The second change relates to an increased national bias in the
allocation of capital. As Nicolas Sarkozy, the French President,
pushes to offer government funding to French car companies on
condition they don't outsource French jobs abroad, as US Congress
signs off a stimulus package with more than a hint of a "Buy American"
policy, and as the UK Government pushes to encourage bailed-out
banks to lend domestically as opposed to internationally, we appear
to be turning our backs on the previous world of heightened
cross-border trade and capital flows. While these flows have
undoubtedly been volatile, they have nevertheless allowed emerging
economies, in particular, to gain a foothold on the development ladder.

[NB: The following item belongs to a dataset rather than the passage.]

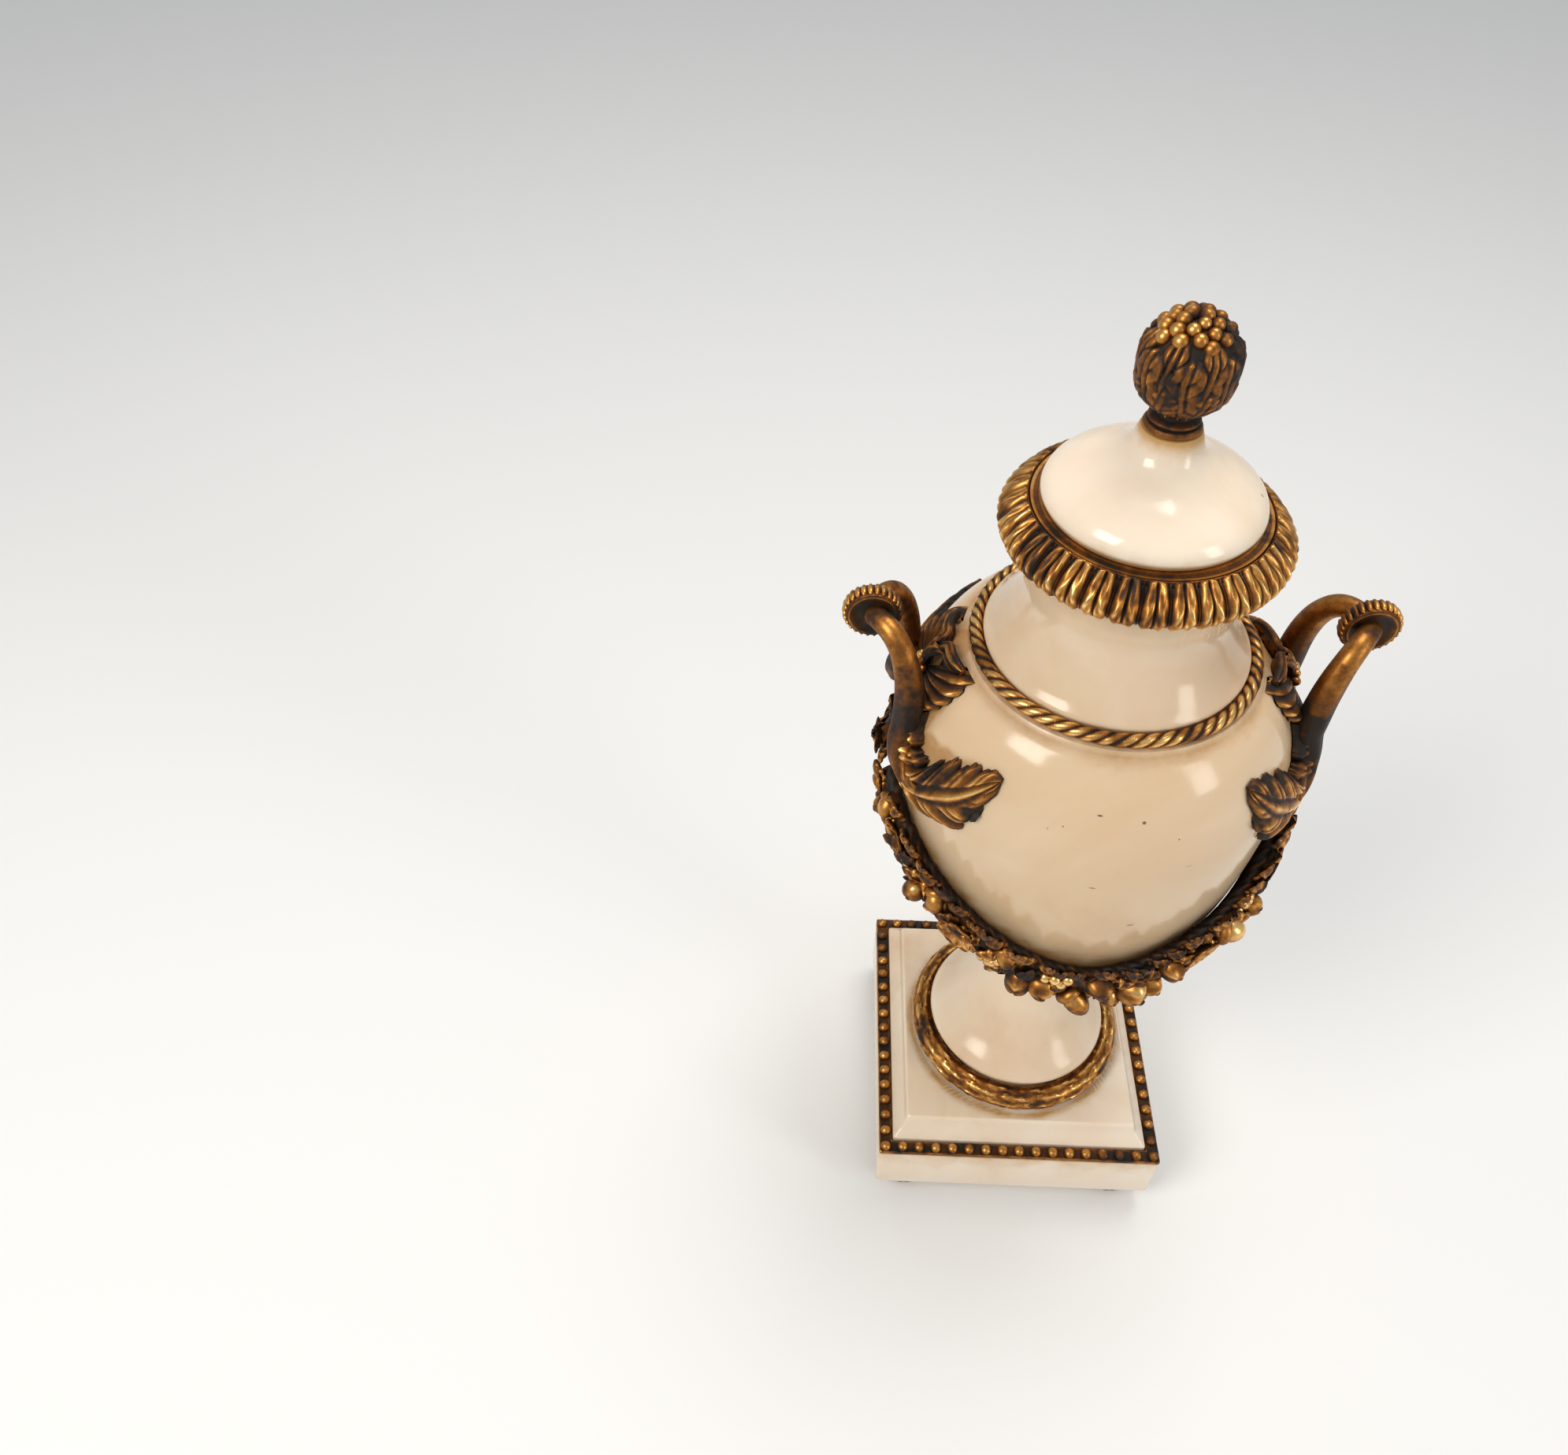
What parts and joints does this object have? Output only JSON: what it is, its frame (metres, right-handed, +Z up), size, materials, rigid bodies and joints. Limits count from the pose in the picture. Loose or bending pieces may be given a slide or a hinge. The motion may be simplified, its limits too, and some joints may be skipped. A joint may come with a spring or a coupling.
{
  "type": "mantel urn",
  "caption": "Covered mantel urn of white marble with gilt bronze handles, bows, garlands, leaf rim, rope and finial, standing on a square beaded plinth with bun feet.",
  "frame": {"origin": "middle of the plinth on the plane that the feet stand on", "axes": "+Z up, handles along X, main garland towards -Y"},
  "size_m": [0.161, 0.1295, 0.3741],
  "materials": {
    "marble": "polished",
    "ormolu": "burnished gilt with dark patina in the recesses"
  },
  "bodies": {
    "root": {"plinth_base": "marble", "plinth_step": "marble", "foot_marble": "marble", "body_marble": "marble", "neck_marble": "marble", "lid_marble": "marble", "foot_1": "ormolu", "foot_2": "ormolu", "foot_3": "ormolu", "foot_4": "ormolu", "bead_frame": "ormolu", "laurel_wreath": "ormolu", "rope_band": "ormolu", "rim_mount": "ormolu", "finial": "ormolu", "handle_left": "ormolu", "handle_right": "ormolu", "bow_left": "ormolu", "bow_right": "ormolu", "garland_front": "ormolu", "garland_back": "ormolu"}
  },
  "joints": []
}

Are we about to cast these countries asunder in our desperate
attempt to fix our domestic problems?
The third change relates to interference in the price mechanism.
When it comes to Sir Fred Goodwin's pension, this isn't so surprising,
but the price mechanism extends far and wide. At the microeconomic
level, we'll enter a world of subsidised loans with murky political
undertones. At the macroeconomic level, countries may take the
opportunity to manipulate their exchange rates in an attempt either to
gain a competitive advantage or to "default" to foreign creditors.
Some of these changes may be absolutely necessary to prevent
an outright collapse in global economic activity (although the rise
in protect-ionist pressures is surely a retrograde step). They also
suggest, though, that there will be no return to "business as usual" for
market forces. The cost of avoiding depression is a heightened
level of state intervention on a scale unimaginable for those who
believe in the virtues of free markets. While such intervention may
help prevent the worst ravages of economic collapse, it will ultimately
do little to foster the entrepreneurial spirit and risk-taking behaviour
which have, in the past, contributed so much to rising living standards.
We may avoid a 1930s Depression but, increasingly, we may find the
best we can hope for is a 1990s Japan. Not quite a Marxist revolution,
then, but certainly a lasting sea-change in economic performance.